I tell myself it’s what any physical therapist would do in this situation after the day he’s had.
Both are lies.
Heavy breathing hits my ears, and I worry about him hurting himself if he’s working out his emotions. That’s until I hear him panting intermittently. It’s not the pant of a hard workout; it’s the pant of … pleasure.
My cheeks flush, and I internally beg myself to walk away. Instead, I slowly move my head to look through the small crack.
What I see burns my body up with arousal.
Lennox, lying in his bed with his head tilted up to the ceiling, the sheet and his boxers pushed down below his sizable erection.
Holy shit. Lennox is jerking off, and I’m watching the whole thing. GO BACK TO YOUR ROOM !
There has to be something wrong with me. A normal reaction is to walk away. This is a private moment in the comfort of his own damn room, and instead I’m being a creeper watching his hand shuttle down his dick.
Can I blame the lengthy dry spell? Because I’m going to blame it. Any other reason, I would need to analyze too closely, and I’m not ready to do that.
A soft moan comes from Lennox, and it may be the sexiest thing I’ve ever heard from a man. His hips tilt a little, and I really wish I could see his whole body right now. I bet it’s glorious, the muscles flexing as he pushes into his fist.
Heat rushes through me, and I can feel how turned on I am thinking about it.
His moans get a little louder, but I can tell he’s keeping himself in check. What he’s not holding back is how hard he’s thrusting into his hand now.
My fists clench as I hold myself back from doing something stupid, like sticking my hand down my shorts, or worse, joining him.
And that’s when I hear something that changes everything for me.
Just as he starts to come, he moans my name.
I gasp in shock, covering my mouth with my hand to not tip him off. I may be in disbelief, but I damn well want to watch him finish. I’ve come this far, might as well see the full effect. It’s the most action I’ve gotten in far too long. If everything goes to hell after this, at least I’ll have this to replay.
He collapses back on his bed, panting and covering his eyes with his arm, looking so at ease right now. Such a contrast to how he was mere hours ago.
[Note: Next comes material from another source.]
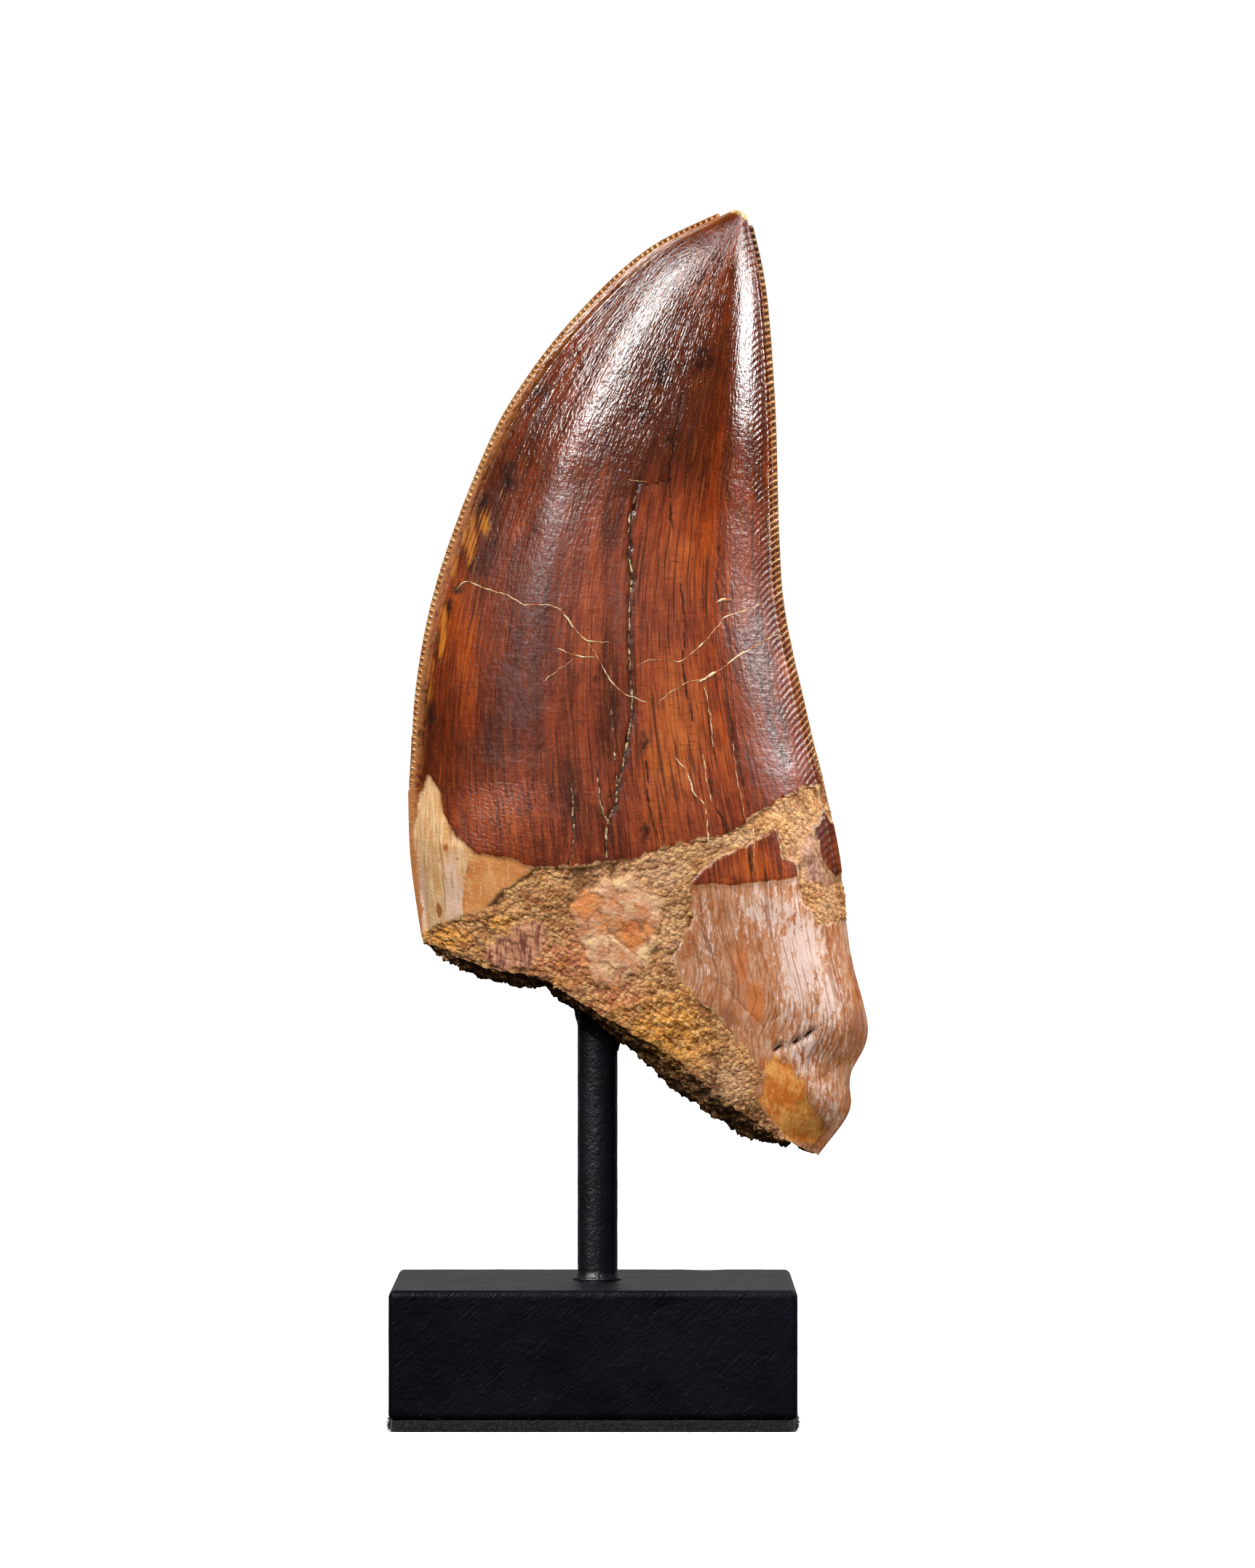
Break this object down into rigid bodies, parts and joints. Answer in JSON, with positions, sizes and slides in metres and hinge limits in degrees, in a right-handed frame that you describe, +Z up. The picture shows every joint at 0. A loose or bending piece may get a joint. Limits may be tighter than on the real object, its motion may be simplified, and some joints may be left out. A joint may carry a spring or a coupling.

Slowly backing away, I hold my breath until I’m on the other side of the living room. Once I get to my room, I flop onto my bed and let my thoughts go wild.
Could there be something between us? Am I even in a place to offer him anything other than what I already do?
I don’t have any answers, but sleeping on things without making any rash decisions is the best option.
Tomorrow, I can figure out what the hell is going on with us. I can figure out what I really want and go from there.
Shuffling outside of my door draws my attention. Lennox, shadowed in the dim light of the hallway, waits for my decision. He can’t know I just saw him, can he? Does it even really matter?
I shouldn’t do this.
I’ve told myself a million times to distance myself from this pull to him.
It doesn’t stop me from opening the covers on his side of the bed.
It doesn’t stop me from curling into his side once he gets settled.
Let’s just hope I didn’t ruin everything.